§ REQUIREMENTS: Within the material below, find each line bearing the word "materials" and present it.

§ DATA EXCERPT:
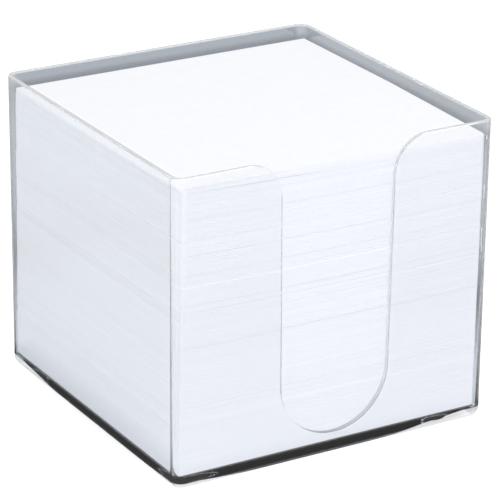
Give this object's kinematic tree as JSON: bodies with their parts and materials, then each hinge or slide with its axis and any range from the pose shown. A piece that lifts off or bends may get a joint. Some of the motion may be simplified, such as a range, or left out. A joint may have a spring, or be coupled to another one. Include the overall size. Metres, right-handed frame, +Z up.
{
  "type": "memo cube",
  "caption": "Clear open-topped square box with a U-shaped finger cut-out in its front wall and four small feet, holding a stack of loose white square note sheets.",
  "frame": {"origin": "on the table, under the middle of the box", "axes": "+Z up, -Y towards the finger cut-out, +X to the right seen from the front"},
  "size_m": [0.095, 0.095, 0.0858],
  "materials": {
    "clear_plastic": "clear polished polystyrene",
    "paper": "uncoated white 80 g note paper"
  },
  "bodies": {
    "box": {"clear_box": "clear_plastic"},
    "bottom_notes": {"note_sheaf_01": "paper", "note_sheaf_02": "paper", "note_sheaf_03": "paper", "note_sheaf_04": "paper", "note_sheaf_05": "paper"},
    "lower_notes": {"note_sheaf_06": "paper", "note_sheaf_07": "paper"},
    "middle_notes": {"note_sheaf_08": "paper", "note_sheaf_09": "paper", "note_sheaf_10": "paper"},
    "upper_notes": {"note_sheaf_11": "paper", "note_sheaf_12": "paper", "note_sheaf_13": "paper", "note_sheaf_14": "paper"},
    "high_notes": {"note_sheaf_15": "paper", "note_sheaf_16": "paper", "note_sheaf_17": "paper"},
    "top_notes": {"note_sheaf_18": "paper", "note_sheaf_19": "paper"},
    "top_sheet_1": {"note_sheet_1": "paper"},
    "top_sheet_2": {"note_sheet_2": "paper"},
    "top_sheet_3": {"note_sheet_3": "paper"},
    "top_sheet_4": {"note_sheet_4": "paper"},
    "top_sheet_5": {"note_sheet_5": "paper"},
    "top_sheet_6": {"note_sheet_6": "paper"}
  },
  "joints": [
    {"name": "bottom_notes_lift", "type": "slide", "parent": "box", "child": "bottom_notes", "axis": [0, 0, 1], "range_m": [0, 0.0874]},
    {"name": "lower_notes_lift", "type": "slide", "parent": "bottom_notes", "child": "lower_notes", "axis": [0, 0, 1], "range_m": [0, 0.0688]},
    {"name": "middle_notes_lift", "type": "slide", "parent": "lower_notes", "child": "middle_notes", "axis": [0, 0, 1], "range_m": [0, 0.0524]},
    {"name": "upper_notes_lift", "type": "slide", "parent": "middle_notes", "child": "upper_notes", "axis": [0, 0, 1], "range_m": [0, 0.0411]},
    {"name": "high_notes_lift", "type": "slide", "parent": "upper_notes", "child": "high_notes", "axis": [0, 0, 1], "range_m": [0, 0.0276]},
    {"name": "top_notes_lift", "type": "slide", "parent": "high_notes", "child": "top_notes", "axis": [0, 0, 1], "range_m": [0, 0.014]},
    {"name": "top_sheet_1_lift", "type": "slide", "parent": "top_notes", "child": "top_sheet_1", "axis": [0, 0, 1], "range_m": [0, 0.0102]},
    {"name": "top_sheet_2_lift", "type": "slide", "parent": "top_sheet_1", "child": "top_sheet_2", "axis": [0, 0, 1], "range_m": [0, 0.0101]},
    {"name": "top_sheet_3_lift", "type": "slide", "parent": "top_sheet_2", "child": "top_sheet_3", "axis": [0, 0, 1], "range_m": [0, 0.01]},
    {"name": "top_sheet_4_lift", "type": "slide", "parent": "top_sheet_3", "child": "top_sheet_4", "axis": [0, 0, 1], "range_m": [0, 0.0099]},
    {"name": "top_sheet_5_lift", "type": "slide", "parent": "top_sheet_4", "child": "top_sheet_5", "axis": [0, 0, 1], "range_m": [0, 0.0098]},
    {"name": "top_sheet_6_lift", "type": "slide", "parent": "top_sheet_5", "child": "top_sheet_6", "axis": [0, 0, 1], "range_m": [0, 0.0097]}
  ]
}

§ COMPLETE ANSWER:
Give this object's kinematic tree as JSON: bodies with their parts and materials, then each hinge or slide with its axis and any range from the pose shown. A piece that lifts off or bends may get a joint. Some of the motion may be simplified, such as a range, or left out. A joint may have a spring, or be coupled to another one. Include the overall size. Metres, right-handed frame, +Z up.
  "materials": {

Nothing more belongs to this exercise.